【早稲田大学社会科学総合学術院教授・山田満さん】投票が「平和な日常」をつくる
2012年に行われた第46回衆議院総選挙以降、国政選挙の投票率は60%未満の低水準で推移している。こうした状況はなぜ続くのか――。今回、選挙監視団の一員として開発途上国などに派遣された経験を持つ山田満教授(早稲田大学社会科学総合学術院)に、監視団の役割、派遣先の人々の選挙に懸ける思いを伺うとともに、政治への関心を高めるためのヒントを聞いた。
強い意志で国づくり
――選挙監視団ではどのようなことを?
選挙の候補者が弾圧を受けていないか、政策を伝える機会が妨げられていないかの監視はもちろん、有権者に選挙公報がしっかりと行き渡っているか、皆が投票できるような仕組みが整えられているかといった手続きを管理する役割を果たします。選挙当日には、投票所に赴き、投票箱に不正な細工がされていないかを手作業で確認するほか、開票前には、投票箱が封印されたまま届いているかをチェックするなど、アナログで骨の折れる作業が続きます。私はタイに本部を置く監視団組織の国際NGO「Asian Network for Free Elections」の一員として、これまでに、アフガニスタンや東ティモールなど、15カ国以上で活動しました。
監視団は、各国の政府の要請があって初めて派遣されます。選挙は、国の在り方や方向性を決める重要な手続きですから、全てを自国で賄えるに越したことはありません。ただ、紛争後国家などでは政治が不安定なことが多く、自由で公正な選挙を行うための基盤が備わっていない場合がほとんどです。例えば、軍政から民政への移行を目指す選挙のケースでは、権力を握る軍政側の勢力が、自分たちに有利な結果を求めて不正を働いたり、対立候補に圧力をかけたりしやすい構図が生まれます。そのため、その国の政府が、国連や国際NGOに依頼し、利害関係のない第三者による監視を求めるのです。

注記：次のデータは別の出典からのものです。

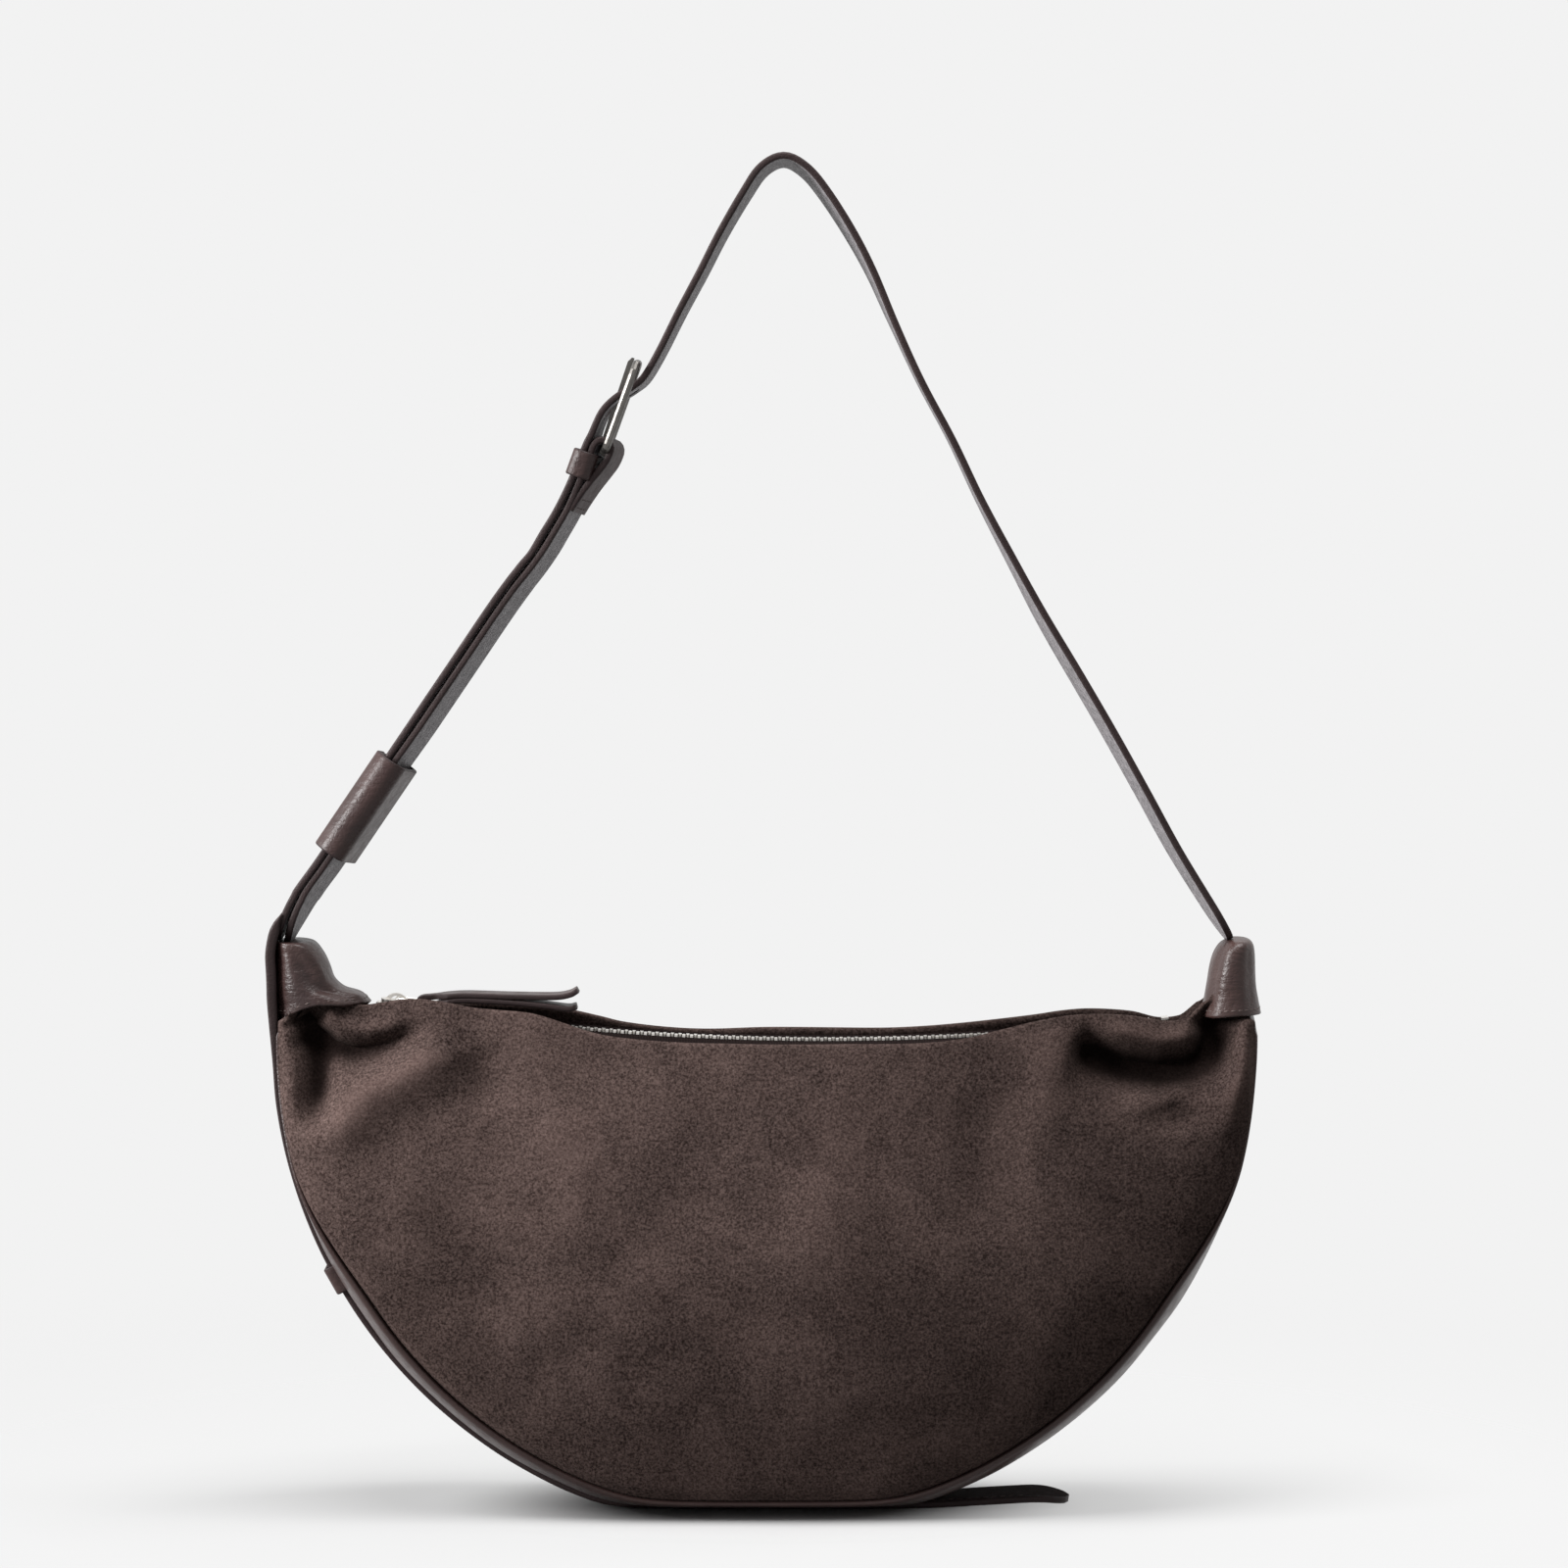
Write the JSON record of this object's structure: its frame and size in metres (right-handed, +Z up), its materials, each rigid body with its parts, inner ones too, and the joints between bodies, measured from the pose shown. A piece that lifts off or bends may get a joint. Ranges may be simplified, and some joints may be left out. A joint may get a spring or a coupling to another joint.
{
  "type": "crossbody bag",
  "caption": "Half-moon crossbody bag: soft panels round a curved gusset, a zipped top, leather end caps and a raised strap with a buckle and a sliding sleeve.",
  "frame": {"origin": "on the floor below the middle of the bag, at the middle of its resting face's width", "axes": "+X to the right along the mouth, +Y to the back, +Z up towards the raised strap"},
  "size_m": [0.3435, 0.0858, 0.4693],
  "materials": {
    "suede": "napped, matt",
    "smooth_leather": "smooth, soft sheen",
    "lining_cloth": "plain weave",
    "tape_cloth": "woven zip tape",
    "zip_metal": "polished nickel",
    "buckle_metal": "polished nickel"
  },
  "bodies": {
    "bag": {"front_panel": "suede", "back_panel": "suede", "gusset": "smooth_leather", "front_lining": "lining_cloth", "back_lining": "lining_cloth", "gusset_lining": "lining_cloth", "front_zip_tape": "tape_cloth", "back_zip_tape": "tape_cloth", "front_zip_teeth": "zip_metal", "back_zip_teeth": "zip_metal", "zip_top_stops": "zip_metal", "zip_bottom_stop": "zip_metal", "left_end_cap": "smooth_leather", "right_end_cap": "smooth_leather", "strap_tail": "smooth_leather", "gusset_keeper": "smooth_leather"},
    "strap": {"strap_arch": "smooth_leather", "buckle_strap": "smooth_leather", "buckle_keeper": "smooth_leather"},
    "buckle": {"buckle_frame": "buckle_metal"},
    "prong": {"buckle_prong": "buckle_metal"},
    "sleeve": {"strap_sleeve": "smooth_leather"},
    "slider": {"zip_slider_top": "zip_metal", "zip_slider_bottom": "zip_metal"},
    "link": {"pull_link": "zip_metal"},
    "tab": {"pull_tab": "smooth_leather"}
  },
  "joints": [
    {"name": "strap_swing", "type": "hinge", "parent": "bag", "child": "strap", "pos_m": [0, 0, 0.21], "axis": [1, 0, 0], "range_deg": [-85, 85]},
    {"name": "buckle_tilt", "type": "hinge", "parent": "strap", "child": "buckle", "pos_m": [-0.0554, 0, 0.3679], "axis": [0, -1, 0], "range_deg": [-2, 2]},
    {"name": "prong_lift", "type": "hinge", "parent": "buckle", "child": "prong", "pos_m": [-0.0554, 0, 0.3679], "axis": [0, -1, 0], "range_deg": [0, 2.5]},
    {"name": "sleeve_slide", "type": "slide", "parent": "strap", "child": "sleeve", "axis": [0.5626, 0, 0.8268], "range_m": [0, 0.055]},
    {"name": "slider_travel", "type": "hinge", "parent": "bag", "child": "slider", "pos_m": [0.0205, 0, 1.1123], "axis": [0, -1, 0], "range_deg": [0, 12]},
    {"name": "link_swing", "type": "hinge", "parent": "slider", "child": "link", "pos_m": [-0.12846, 0, 0.17752], "axis": [0, -1, 0], "range_deg": [0, 75]},
    {"name": "tab_swing", "type": "hinge", "parent": "link", "child": "tab", "pos_m": [-0.11957, 0, 0.1761], "axis": [0, -1, 0], "range_deg": [-4, 15]}
  ]
}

監視団は選挙が終わると、その過程を評価してプレスリリースを発表します。これにより、選挙が公正に行われたことを国内外にアピールできますから、政府は正統性や信頼を背景に、国際社会からの援助を受けやすくなります。
――諸外国での活動で印象に残る出来事は?
投票用紙に候補者の氏名を書く日本とは違い、ミカン、リンゴ、鍋、やかんなど、有権者に身近な品物の絵が印刷された投票用紙が使われ、それに釘(くぎ)で穴を開ける、はんこを押す、ボールペンでチェックするといった方法で投票を行う国が多かったことです。これは、読み書きができない人を取り残さないための工夫です。こうした国では、政策を訴える際も立会演説が多く、時にはラジオなども利用されます。候補者は自分のシンボルマークを定め、そのイラストなどを掲げて演説します。読み書きが難しい有権者に配慮を尽くす姿勢は、有権者たる国民を巻き込み、皆で国の将来をつくるんだという強い意志を感じました。
もう一つは、紛争直後の東ティモールでの出来事です。選挙当日の朝6時前、私は現場を監視するために投票所へ向かいました。すると、投票開始まで数時間はあるだろうというのに、多くの人が列をなして待っていたのです。皆、おしゃれに着飾っていて、監視団のメンバーに向けて親指を上げるジェスチャーや、ほほ笑みなどで歓迎してくれました。きっと、彼らにとってこの選挙は、ずっと待ちわびていた平和をかみしめる機会だったのだと思います。その姿から、〈平和な日常が今後も続いていくように、この一票を行使するんだ〉という熱意が感じられ、私も今日一日頑張ろう! と力が湧きました。これらの経験は紛争後国家の選挙では共通しています。